The surcharge percentage itself often decreases over the three-year window. A carrier might apply a 25% surcharge in year one, 18% in year two, and 10% in year three for the same speeding ticket. This step-down structure reflects the declining predictive value of older violations. A ticket from 34 months ago signals less current risk than a ticket from 8 months ago, so the surcharge diminishes even before the violation fully exits the lookback.
What you can do in months 1-12 to position for rate recovery
Request a re-rate immediately after completing a state-approved defensive driving course if your state allows point removal through course completion. Contact your carrier or agent with the course completion certificate and your state ID number. The carrier will order a new MVR, confirm the point removal posted to your state record, and recalculate your premium. In states where the course removes points, this can drop your surcharge 30-60 days after course completion rather than waiting until renewal.

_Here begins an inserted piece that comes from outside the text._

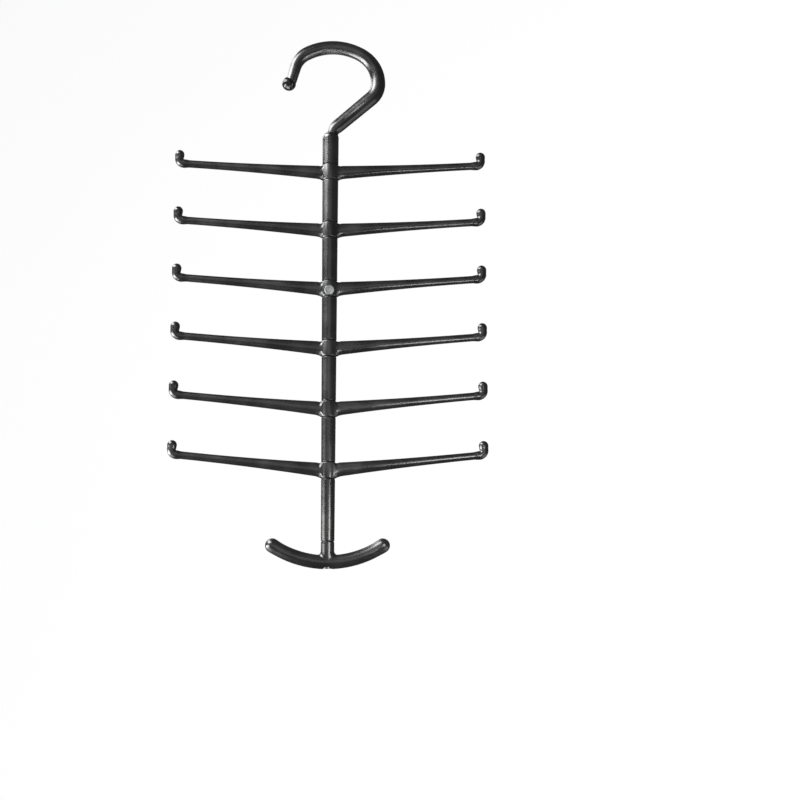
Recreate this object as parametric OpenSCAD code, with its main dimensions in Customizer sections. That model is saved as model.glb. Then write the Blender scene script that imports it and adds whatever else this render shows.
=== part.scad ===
// Closet hanger with a hook, a stacked post and six pairs of arms that turn about the post.
// Millimetres. +Z is up, the arms lie along X and -Y is the front.
// The origin is the underside of the hook's crown, where the hanger rests on a rail.

/* [Hook] */
// Rod diameter at the hook's tip
hook_tip_d = 9; // [7:0.5:10.5]
// Rod diameter at the crown
hook_crown_d = 11.2; // [9:0.2:13]
// Rod diameter at the heel, where the hook is thickest
hook_heel_d = 12.2; // [10:0.2:14]
// Rod diameter at the foot of the slope, above the neck
hook_slope_d = 11.4; // [9.6:0.2:13]
// Rod diameter at the neck, where the hook stands on the post
hook_neck_d = 8.8; // [8:0.2:11]
// How far the ball on the tip stands out from the rod
ball_proud = 1.4; // [0.8:0.1:3]
// Length of the straight end that leans out to the tip
tip_run = 11; // [5:1:18]
// Bend radius of the outward curl that carries the ball
curl_r = 9; // [7:1:14]
// Bend radius between the tip and the crown
shoulder_r = 20; // [14:1:28]
// Bend radius of the crown
crown_r = 47; // [36:1:60]
// Bend radius on the closed side
flank_r = 29; // [20:1:40]
// Bend radius of the heel, below the closed side
heel_r = 17.5; // [12:0.5:26]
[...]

Avoid any new violations, claims, or lapses in coverage during the first 12 months. A second violation during this window compounds surcharges and disqualifies you from tier reclassification for another 36 months from the new violation date. A lapse in coverage—even 24 hours—adds a separate lapse surcharge and cancels eligibility for multi-policy or continuous-coverage discounts that offset violation surcharges.
Shop for quotes 30-45 days before your renewal date in month 12. Provide the exact violation date, type, and speed-over-limit detail to each carrier so the quote reflects accurate surcharge application. Request quotes from both standard-tier and non-standard carriers—some non-standard markets offer better total pricing for one-violation profiles than surcharged preferred-tier renewals. Confirm whether the quote includes the violation surcharge or if it will apply after binding when the carrier pulls your MVR.